> **Material provided**:
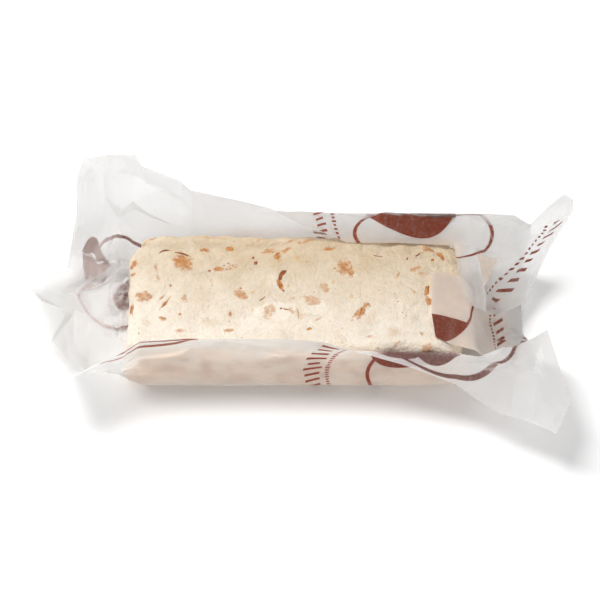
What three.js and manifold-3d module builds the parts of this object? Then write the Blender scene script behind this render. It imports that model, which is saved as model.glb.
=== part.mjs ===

--

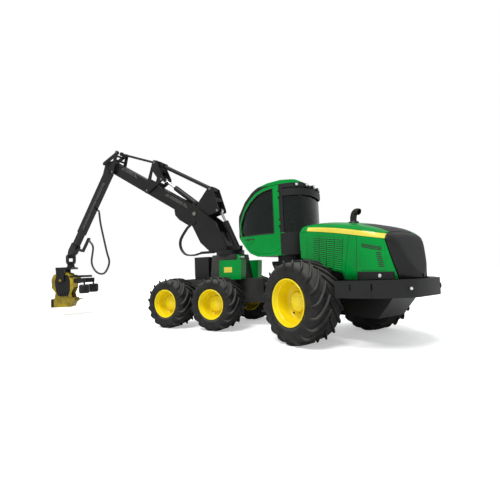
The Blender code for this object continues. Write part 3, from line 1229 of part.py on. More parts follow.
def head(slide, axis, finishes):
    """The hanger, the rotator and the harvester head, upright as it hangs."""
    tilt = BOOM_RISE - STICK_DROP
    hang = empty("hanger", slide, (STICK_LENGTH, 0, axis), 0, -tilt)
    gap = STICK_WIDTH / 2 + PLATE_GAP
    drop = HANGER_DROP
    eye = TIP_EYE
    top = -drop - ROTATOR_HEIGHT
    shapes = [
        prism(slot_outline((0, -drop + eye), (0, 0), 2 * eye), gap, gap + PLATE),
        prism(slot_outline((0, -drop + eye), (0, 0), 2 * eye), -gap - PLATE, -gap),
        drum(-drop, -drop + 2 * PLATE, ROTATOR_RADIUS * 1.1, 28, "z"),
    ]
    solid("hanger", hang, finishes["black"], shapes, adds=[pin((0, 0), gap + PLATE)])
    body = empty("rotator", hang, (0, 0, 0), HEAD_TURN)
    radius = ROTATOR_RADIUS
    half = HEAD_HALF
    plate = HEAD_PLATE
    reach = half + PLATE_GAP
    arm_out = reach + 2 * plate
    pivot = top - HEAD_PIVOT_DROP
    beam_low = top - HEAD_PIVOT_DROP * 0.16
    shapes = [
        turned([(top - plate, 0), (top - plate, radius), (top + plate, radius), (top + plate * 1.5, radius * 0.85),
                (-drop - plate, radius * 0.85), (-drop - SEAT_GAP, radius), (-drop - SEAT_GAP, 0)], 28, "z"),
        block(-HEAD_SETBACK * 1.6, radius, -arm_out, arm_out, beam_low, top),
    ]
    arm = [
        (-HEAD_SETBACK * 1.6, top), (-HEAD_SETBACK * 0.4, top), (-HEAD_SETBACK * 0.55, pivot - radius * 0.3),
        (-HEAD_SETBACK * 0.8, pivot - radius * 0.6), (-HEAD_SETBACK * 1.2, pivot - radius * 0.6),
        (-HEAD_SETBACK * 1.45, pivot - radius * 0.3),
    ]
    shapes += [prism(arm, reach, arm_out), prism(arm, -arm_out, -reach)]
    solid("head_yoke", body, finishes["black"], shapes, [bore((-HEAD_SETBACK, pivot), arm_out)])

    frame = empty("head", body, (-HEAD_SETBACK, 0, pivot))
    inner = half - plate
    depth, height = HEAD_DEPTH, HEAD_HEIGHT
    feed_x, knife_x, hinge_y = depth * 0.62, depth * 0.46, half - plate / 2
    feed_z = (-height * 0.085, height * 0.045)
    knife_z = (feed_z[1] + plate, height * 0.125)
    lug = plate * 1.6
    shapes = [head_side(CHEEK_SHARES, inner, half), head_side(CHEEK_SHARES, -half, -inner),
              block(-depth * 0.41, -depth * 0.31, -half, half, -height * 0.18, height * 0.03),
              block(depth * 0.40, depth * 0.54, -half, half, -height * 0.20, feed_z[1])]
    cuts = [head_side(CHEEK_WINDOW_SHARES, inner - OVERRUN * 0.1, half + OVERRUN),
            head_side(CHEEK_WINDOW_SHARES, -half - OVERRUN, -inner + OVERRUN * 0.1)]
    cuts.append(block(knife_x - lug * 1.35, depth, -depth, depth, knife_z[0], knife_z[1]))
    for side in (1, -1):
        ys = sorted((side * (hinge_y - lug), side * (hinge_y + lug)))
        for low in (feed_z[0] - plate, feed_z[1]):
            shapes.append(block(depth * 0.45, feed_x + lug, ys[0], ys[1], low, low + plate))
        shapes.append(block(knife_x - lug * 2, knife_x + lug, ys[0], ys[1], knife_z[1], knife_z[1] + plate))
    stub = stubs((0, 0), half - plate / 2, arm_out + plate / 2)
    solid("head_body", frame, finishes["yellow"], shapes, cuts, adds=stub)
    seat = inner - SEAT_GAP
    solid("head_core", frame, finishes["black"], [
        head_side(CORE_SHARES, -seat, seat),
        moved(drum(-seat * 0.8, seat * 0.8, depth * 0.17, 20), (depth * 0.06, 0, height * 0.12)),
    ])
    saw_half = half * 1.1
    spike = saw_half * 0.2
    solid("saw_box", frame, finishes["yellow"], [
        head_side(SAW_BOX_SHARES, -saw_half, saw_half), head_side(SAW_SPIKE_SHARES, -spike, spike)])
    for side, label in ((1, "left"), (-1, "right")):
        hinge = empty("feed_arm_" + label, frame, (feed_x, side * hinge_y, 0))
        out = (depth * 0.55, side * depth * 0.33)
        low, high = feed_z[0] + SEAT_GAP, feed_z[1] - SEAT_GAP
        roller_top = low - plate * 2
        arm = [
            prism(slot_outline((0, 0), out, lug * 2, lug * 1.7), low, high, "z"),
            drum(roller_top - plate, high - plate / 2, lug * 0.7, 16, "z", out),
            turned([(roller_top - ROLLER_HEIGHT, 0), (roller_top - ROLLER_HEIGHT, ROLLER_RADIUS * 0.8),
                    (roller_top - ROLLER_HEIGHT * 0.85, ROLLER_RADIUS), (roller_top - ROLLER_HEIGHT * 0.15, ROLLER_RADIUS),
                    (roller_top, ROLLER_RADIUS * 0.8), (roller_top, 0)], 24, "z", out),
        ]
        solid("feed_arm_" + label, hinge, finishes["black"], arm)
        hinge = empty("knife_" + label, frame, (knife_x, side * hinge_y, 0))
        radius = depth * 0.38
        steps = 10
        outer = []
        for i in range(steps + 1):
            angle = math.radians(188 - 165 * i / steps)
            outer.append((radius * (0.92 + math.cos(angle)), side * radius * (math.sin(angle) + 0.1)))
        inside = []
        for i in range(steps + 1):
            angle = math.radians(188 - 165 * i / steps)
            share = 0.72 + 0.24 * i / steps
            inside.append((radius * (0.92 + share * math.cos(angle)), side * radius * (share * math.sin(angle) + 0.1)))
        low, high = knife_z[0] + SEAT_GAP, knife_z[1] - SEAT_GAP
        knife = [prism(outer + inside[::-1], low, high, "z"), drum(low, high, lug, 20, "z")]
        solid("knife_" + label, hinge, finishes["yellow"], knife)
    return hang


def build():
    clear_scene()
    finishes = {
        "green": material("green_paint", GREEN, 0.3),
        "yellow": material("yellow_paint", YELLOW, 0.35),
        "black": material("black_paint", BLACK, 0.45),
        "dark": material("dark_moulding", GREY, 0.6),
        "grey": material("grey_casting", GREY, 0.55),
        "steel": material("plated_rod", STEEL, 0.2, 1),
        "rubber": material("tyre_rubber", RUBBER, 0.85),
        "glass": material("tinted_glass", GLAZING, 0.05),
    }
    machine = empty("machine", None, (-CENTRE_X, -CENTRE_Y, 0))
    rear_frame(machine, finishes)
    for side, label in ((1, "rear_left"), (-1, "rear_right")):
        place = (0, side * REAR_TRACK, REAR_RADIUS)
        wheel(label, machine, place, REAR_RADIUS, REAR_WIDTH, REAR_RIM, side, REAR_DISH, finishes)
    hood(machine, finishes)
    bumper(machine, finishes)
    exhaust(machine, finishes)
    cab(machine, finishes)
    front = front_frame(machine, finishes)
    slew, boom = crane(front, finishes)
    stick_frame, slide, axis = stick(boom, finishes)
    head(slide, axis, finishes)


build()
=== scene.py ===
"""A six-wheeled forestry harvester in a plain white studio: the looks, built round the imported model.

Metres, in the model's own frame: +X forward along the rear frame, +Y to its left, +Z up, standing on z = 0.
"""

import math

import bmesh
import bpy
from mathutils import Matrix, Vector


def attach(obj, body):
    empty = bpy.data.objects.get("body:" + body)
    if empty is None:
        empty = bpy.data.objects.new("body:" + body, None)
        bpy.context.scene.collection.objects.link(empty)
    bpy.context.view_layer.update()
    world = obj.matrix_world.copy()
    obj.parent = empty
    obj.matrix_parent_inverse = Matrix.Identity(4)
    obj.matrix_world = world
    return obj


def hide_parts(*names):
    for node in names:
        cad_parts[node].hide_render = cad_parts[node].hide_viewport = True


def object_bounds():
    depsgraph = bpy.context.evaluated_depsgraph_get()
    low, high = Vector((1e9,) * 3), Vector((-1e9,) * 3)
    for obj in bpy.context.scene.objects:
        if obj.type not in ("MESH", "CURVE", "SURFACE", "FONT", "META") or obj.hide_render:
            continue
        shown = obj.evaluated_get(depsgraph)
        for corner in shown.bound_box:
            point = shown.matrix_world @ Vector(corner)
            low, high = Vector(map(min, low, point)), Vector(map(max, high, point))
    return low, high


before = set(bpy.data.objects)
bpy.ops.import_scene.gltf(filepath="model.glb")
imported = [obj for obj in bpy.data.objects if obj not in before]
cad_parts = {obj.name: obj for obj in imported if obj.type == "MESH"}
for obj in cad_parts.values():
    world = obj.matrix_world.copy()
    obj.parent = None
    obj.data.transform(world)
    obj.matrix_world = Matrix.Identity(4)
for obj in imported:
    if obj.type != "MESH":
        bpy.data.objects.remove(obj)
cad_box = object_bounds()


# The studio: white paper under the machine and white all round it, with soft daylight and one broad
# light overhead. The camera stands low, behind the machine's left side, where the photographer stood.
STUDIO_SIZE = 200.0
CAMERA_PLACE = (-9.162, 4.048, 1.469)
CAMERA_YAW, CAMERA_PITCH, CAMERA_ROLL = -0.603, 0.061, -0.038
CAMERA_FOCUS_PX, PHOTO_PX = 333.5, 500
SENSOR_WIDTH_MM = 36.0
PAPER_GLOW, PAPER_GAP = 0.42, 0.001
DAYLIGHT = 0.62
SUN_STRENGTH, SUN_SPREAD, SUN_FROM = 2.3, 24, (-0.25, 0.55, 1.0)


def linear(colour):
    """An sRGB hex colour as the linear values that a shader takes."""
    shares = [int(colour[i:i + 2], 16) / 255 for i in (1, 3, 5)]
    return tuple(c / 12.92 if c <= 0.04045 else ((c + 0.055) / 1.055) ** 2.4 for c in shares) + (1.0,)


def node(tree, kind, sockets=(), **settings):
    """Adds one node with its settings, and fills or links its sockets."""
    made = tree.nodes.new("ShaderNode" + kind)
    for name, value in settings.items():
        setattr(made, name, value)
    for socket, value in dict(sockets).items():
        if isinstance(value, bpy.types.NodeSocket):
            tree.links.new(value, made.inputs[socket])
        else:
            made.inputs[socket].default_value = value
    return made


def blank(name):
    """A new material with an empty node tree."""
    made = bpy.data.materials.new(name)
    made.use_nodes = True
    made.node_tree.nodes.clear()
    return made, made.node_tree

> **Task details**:
This exercise asks for the lines from the line with "slew, boom = crane(front, finishes)" to the line with "depsgraph = bpy.context.evaluated_depsgraph_get()", both lines included, set down exactly and with nothing else.

> **Problem solution**:
    slew, boom = crane(front, finishes)
    stick_frame, slide, axis = stick(boom, finishes)
    head(slide, axis, finishes)


build()
=== scene.py ===
"""A six-wheeled forestry harvester in a plain white studio: the looks, built round the imported model.

Metres, in the model's own frame: +X forward along the rear frame, +Y to its left, +Z up, standing on z = 0.
"""

import math

import bmesh
import bpy
from mathutils import Matrix, Vector


def attach(obj, body):
    empty = bpy.data.objects.get("body:" + body)
    if empty is None:
        empty = bpy.data.objects.new("body:" + body, None)
        bpy.context.scene.collection.objects.link(empty)
    bpy.context.view_layer.update()
    world = obj.matrix_world.copy()
    obj.parent = empty
    obj.matrix_parent_inverse = Matrix.Identity(4)
    obj.matrix_world = world
    return obj


def hide_parts(*names):
    for node in names:
        cad_parts[node].hide_render = cad_parts[node].hide_viewport = True


def object_bounds():
    depsgraph = bpy.context.evaluated_depsgraph_get()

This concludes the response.